Target (TGT -0.36%) updated investors on Tuesday, June 7, informing them that earnings for its second quarter (which ends July 31) will be worse than initially expected. The company downgraded Q2 operating margin estimates as it slashes product prices. 

Consumer shopping behavior is quickly shifting away from items that were popular during the pandemic's earlier stages like home furnishings, discretionary products, and certain types of apparel. As a result, Target is stuck with inventory that has been on shelves for far too long. Folks are experiencing rapidly rising prices in categories like groceries and gasoline, forcing them to make cuts elsewhere in their budgets. Let's look at the details of the update more closely. 

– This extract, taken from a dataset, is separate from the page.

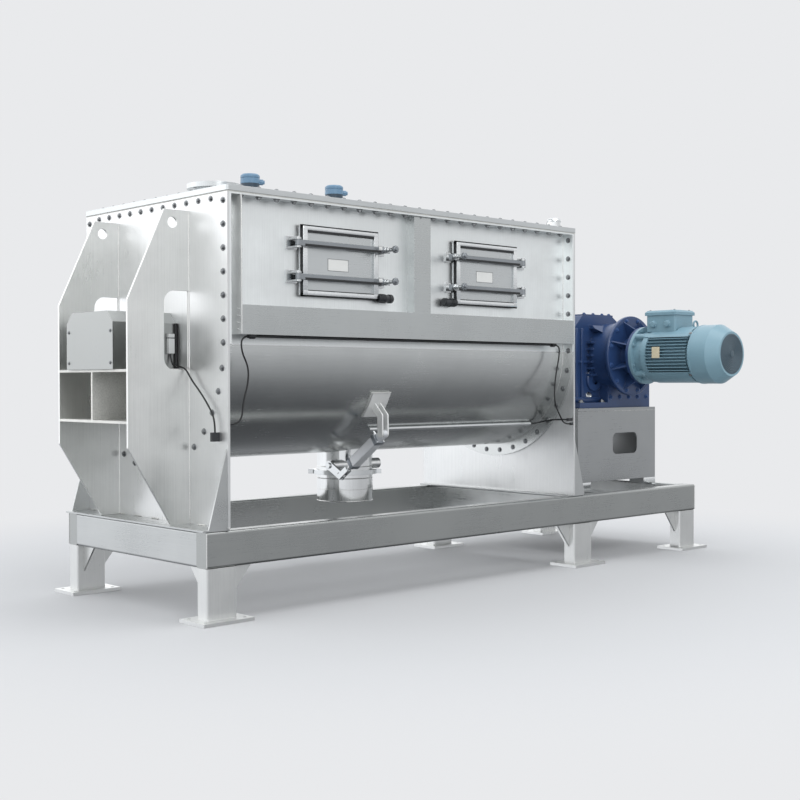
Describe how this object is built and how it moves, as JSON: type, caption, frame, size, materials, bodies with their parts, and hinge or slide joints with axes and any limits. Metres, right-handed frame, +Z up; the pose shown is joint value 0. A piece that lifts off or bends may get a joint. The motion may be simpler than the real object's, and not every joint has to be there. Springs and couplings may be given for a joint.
{
  "type": "ribbon blender",
  "caption": "Horizontal ribbon blender: U-shaped trough on a tube frame, bolted lid, hinged side doors, counter-wound ribbon rotor, geared motor drive and an air-driven bottom flap valve.",
  "frame": {"origin": "on the floor, at the centre of the rectangle of the frame's corner anchor holes", "axes": "+X along the mixer shaft towards the gearbox and motor, -Y is the side with the doors and the motor, +Z up"},
  "size_m": [3.9745, 1.781, 2.034],
  "materials": {
    "stainless": "brushed",
    "door_bar_grey": "satin",
    "gasket_rubber": "matte",
    "bearing_iron": "satin",
    "gear_blue": "semi-gloss",
    "motor_paint": "semi-gloss",
    "fitting_blue": "satin",
    "switch_plastic": "matte",
    "cylinder_aluminium": "anodised",
    "cable_black": "matte"
  },
  "bodies": {
    "machine": {"side_rails": "stainless", "cross_rails": "stainless", "legs": "stainless", "leg_gussets": "stainless", "trough_shell": "stainless", "left_end_plate": "stainless", "right_end_plate": "stainless", "plate_feet": "stainless", "side_beams": "stainless", "lid_gasket": "gasket_rubber", "lid": "stainless", "fill_neck": "stainless", "lid_fittings": "fitting_blue", "door_frames": "stainless", "door_gaskets": "gasket_rubber", "door_lugs": "stainless", "hinge_pins": "stainless", "door_switches": "switch_plastic", "bearing_brackets": "stainless", "bearing_shelves": "stainless", "bearing_cover": "stainless", "left_bearing": "bearing_iron", "shaft_seals": "bearing_iron", "right_bearing": "bearing_iron", "coupling_guard": "stainless", "gearbox_housing": "gear_blue", "input_lantern": "gear_blue", "gearbox_pedestal": "stainless", "motor_body": "motor_paint", "terminal_box": "motor_paint", "fan_cowl": "motor_paint", "discharge_neck": "stainless", "discharge_skirt": "stainless", "clamp_ring": "stainless", "cylinder_bracket": "stainless", "service_pipes": "stainless", "cable_fittings": "switch_plastic", "cable_front_left": "cable_black", "cable_front_right": "cable_black", "cable_left": "cable_black", "valve_hose": "cable_black"},
    "rotor": {"mixer_shaft": "stainless", "outer_ribbon": "stainless", "ribbon_arms": "stainless", "inner_ribbon": "stainless", "shaft_coupling": "bearing_iron", "coupling_disc": "gasket_rubber"},
    "motor_fan": {"motor_rotor": "stainless"},
    "door_1": {"door_1_panel": "stainless", "door_1_bars": "door_bar_grey"},
    "door_2": {"door_2_panel": "stainless", "door_2_bars": "door_bar_grey"},
    "valve": {"valve_shaft": "stainless", "valve_flap": "stainless"},
    "barrel": {"cylinder_barrel": "cylinder_aluminium"},
    "rod": {"cylinder_rod": "stainless"},
    "door_1_lower_clamp": {"door_1_lower_screw": "stainless"},
    "door_1_upper_clamp": {"door_1_upper_screw": "stainless"},
    "door_2_lower_clamp": {"door_2_lower_screw": "stainless"},
    "door_2_upper_clamp": {"door_2_upper_screw": "stainless"}
  },
  "joints": [
    {"name": "mixer_spin", "type": "hinge", "parent": "machine", "child": "rotor", "pos_m": [0, 0, 1.22], "axis": [1, 0, 0], "continuous": true},
    {"name": "motor_spin", "type": "hinge", "parent": "machine", "child": "motor_fan", "pos_m": [1.454, -0.8, 1.21], "axis": [0, 1, 0], "continuous": true},
    {"name": "door_1_open", "type": "hinge", "parent": "machine", "child": "door_1", "pos_m": [-1.321, -0.58, 1.617], "axis": [0, 0, -1], "range_deg": [0, 110]},
    {"name": "door_2_open", "type": "hinge", "parent": "machine", "child": "door_2", "pos_m": [0.242, -0.58, 1.617], "axis": [0, 0, 1], "range_deg": [0, 110]},
    {"name": "door_1_lower_clamp_turn", "type": "hinge", "parent": "door_1", "child": "door_1_lower_clamp", "pos_m": [-0.781, -0.65, 1.539], "axis": [0, -1, 0], "continuous": true},
    {"name": "door_1_upper_clamp_turn", "type": "hinge", "parent": "door_1", "child": "door_1_upper_clamp", "pos_m": [-0.781, -0.65, 1.695], "axis": [0, -1, 0], "continuous": true},
    {"name": "door_2_lower_clamp_turn", "type": "hinge", "parent": "door_2", "child": "door_2_lower_clamp", "pos_m": [-0.298, -0.65, 1.539], "axis": [0, -1, 0], "continuous": true},
    {"name": "door_2_upper_clamp_turn", "type": "hinge", "parent": "door_2", "child": "door_2_upper_clamp", "pos_m": [-0.298, -0.65, 1.695], "axis": [0, -1, 0], "continuous": true},
    {"name": "valve_turn", "type": "hinge", "parent": "machine", "child": "valve", "pos_m": [-0.544, -0.095, 0.615], "axis": [1, 0, 0], "range_deg": [0, 65]},
    {"name": "barrel_tilt", "type": "hinge", "parent": "machine", "child": "barrel", "pos_m": [-0.73, -0.51, 0.793], "axis": [1, 0, 0], "range_deg": [0, 0.76]},
    {"name": "rod_slide", "type": "slide", "parent": "barrel", "child": "rod", "axis": [0, 0.8172, -0.5763], "range_m": [0, 0.114]}
  ],
  "couplings": [
    {"joint": "motor_spin", "follows": "mixer_spin", "ratio": 40},
    {"joint": "barrel_tilt", "follows": "valve_turn", "ratio": 0.0115},
    {"joint": "rod_slide", "follows": "valve_turn", "m_per_rad": 0.1001}
  ]
}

TGT Inventories (Quarterly) Chart

TGT Inventories (Quarterly) data by YCharts

Target has too much and the wrong kind of inventory 

Target plans several actions in the second quarter, including discounting products, removing excess inventory, and canceling orders for new products. The aim is to remove things that consumers do not desire as much. Customers have quickly shifted spending toward essentials like food and beverages and reduced spending on categories like home goods. In its first quarter, which ended on April 30, Target held inventories worth $15.1 billion. That was up substantially from the $10.5 billion in inventory it had at the same time last year.

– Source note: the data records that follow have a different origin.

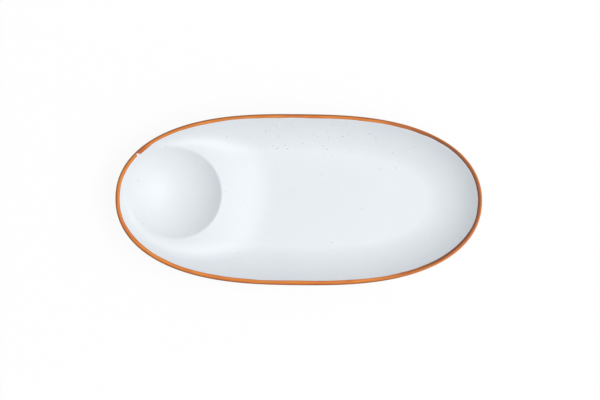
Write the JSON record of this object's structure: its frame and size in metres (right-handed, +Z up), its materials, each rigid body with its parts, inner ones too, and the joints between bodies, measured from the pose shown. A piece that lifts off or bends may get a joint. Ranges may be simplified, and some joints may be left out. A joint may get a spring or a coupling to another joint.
{
  "type": "chip and dip server",
  "caption": "Long oval glazed stoneware serving tray with a round dip well sunk in one end and a coloured glaze band round the lip.",
  "frame": {"origin": "on the table, under the middle of the tray's length and width", "axes": "+X along the tray towards its plain end (the dip well is towards -X), +Y across the tray, +Z up"},
  "size_m": [0.3, 0.14, 0.032],
  "materials": {
    "clay": "matte",
    "white_glaze": "satin",
    "band_glaze": "satin"
  },
  "bodies": {
    "root": {"stoneware_body": "clay", "top_glaze": "white_glaze", "outer_glaze": "white_glaze", "base_glaze": "white_glaze", "rim_band": "band_glaze"}
  },
  "joints": []
}
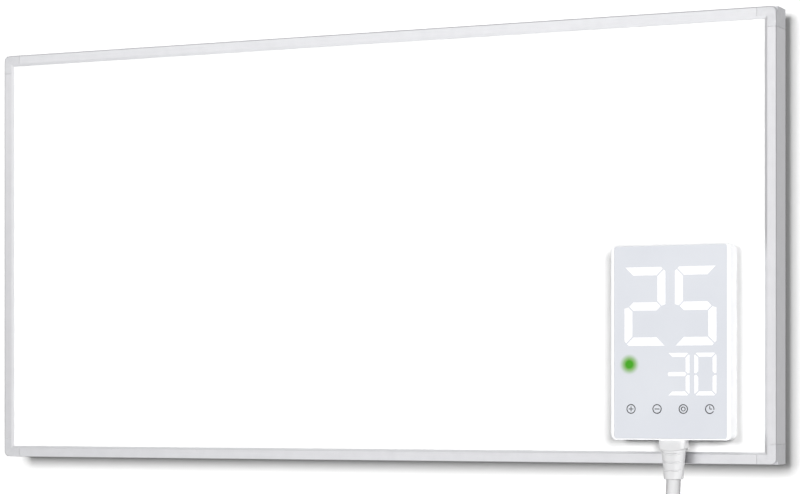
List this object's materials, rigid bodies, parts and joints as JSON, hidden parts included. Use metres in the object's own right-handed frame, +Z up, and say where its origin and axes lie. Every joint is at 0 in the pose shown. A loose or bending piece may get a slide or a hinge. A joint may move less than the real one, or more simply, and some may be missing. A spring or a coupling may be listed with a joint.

The combination of too much inventory and mismatched categories for what consumers demand created the urgent need for Target to take action. These moves are necessary to right the ship but will lead to lower profit margins in Q2. More specifically, Target updated its Q2 operating margin forecast down to 2%. This was from a previously expected margin of around 5.3%.

TGT Operating Margin (Quarterly) Chart

TGT Operating Margin (Quarterly) data by YCharts

Interestingly, for several quarters following the pandemic's onset, businesses complained about supply shortages and being sold out of in-demand items. That can explain why Target spent so aggressively on boosting inventory. However, the pandemic has snarled supply chains worldwide, making the usual inventory-purchasing process more complex. The products on Target's shelves now were likely ordered several months if not quarters earlier. 

Economies have evolved rapidly in the previous few months alone. Fuel prices are changing people's habits. Widespread vaccination against COVID-19 has made folks more comfortable spending money on away-from-home experiences like dining at restaurants, going to a ball game, or watching a film at a theater. Those trends are leaving fewer dollars available in consumer budgets for the discretionary items they were formally buying abundantly when staying at home more often. 

Target moves first to cut prices

Of course, the market did not like Target's news, and the stock has been down 2% since the announcement. In 2021, sales surged and Target reported record profits; now comes the hangover from that growth. Consumer spending is changing, inflation is biting into profits, and supply chain disruptions are making it difficult to match supply with demand.

That said, Target has managed the pandemic effectively for the most part. In hindsight, these recent moves may appear prescient if more retailers are forced to slash costs in unison later in the year. By cutting costs earlier, Target could be avoiding an industrywide sales price surge that will make it harder to get rid of inventory. This plan could take several quarters to play out, and investors should not expect Target to bounce back anytime soon.